Another problem arises from the fact that unions are still in their infancy, and their internal processes often leave a lot to be desired. Union leaders are struggling to balance the need to keep their unions going against the desire to make them more democratic. Almost all unions have detailed documents outlining electoral and committee procedures. But too many decisions are still made by officials in back rooms out of sight of the union membership, and leaders stay in power for too long. At one level this makes sense when unions are still fighting to establish themselves, especially as many workers don’t have the skills or time to take on union positions. But it makes leadership renewal very difficult, and gives rise to internal tensions.
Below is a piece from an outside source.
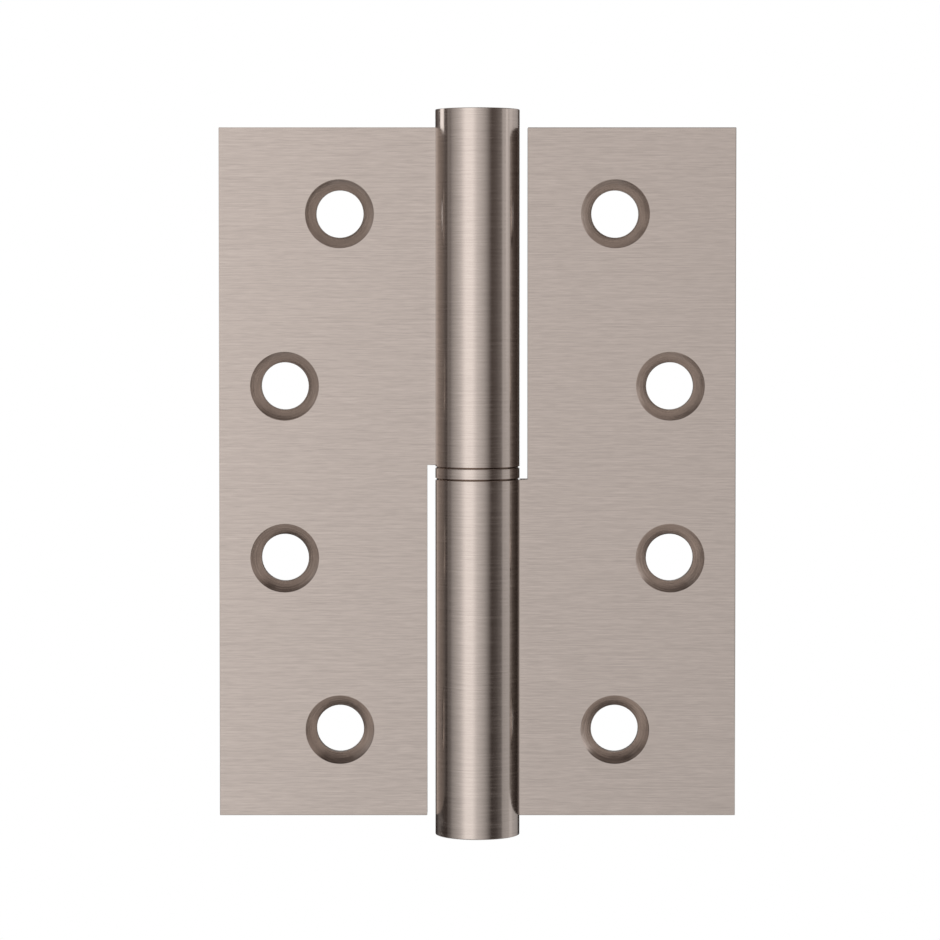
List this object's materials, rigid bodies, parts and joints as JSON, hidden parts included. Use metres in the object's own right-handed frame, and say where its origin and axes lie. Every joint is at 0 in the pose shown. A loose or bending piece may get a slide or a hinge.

Perhaps the most serious issue labour faces is the problem of focus and direction for the movement as a whole. Unionists seldom have a good word to say about each other, and cooperative efforts are few and far between. Their energy is too often wasted fighting with each other rather than working together for meaningful social change.


Moving forward

But while unions remain weak and divided, they have a far stronger role in the workplace and nationally than they’ve had for too many years to remember. Many obstacles remain, but optimism is still warranted.

It’s time, now, for a period of consolidation and planning. Most importantly, it’s time for unionists to come together and promote their common interests. This doesn’t mean they should sacrifice their independence or their differing visions. But it does require them to recognise each others’ strengths, and think strategically about the future.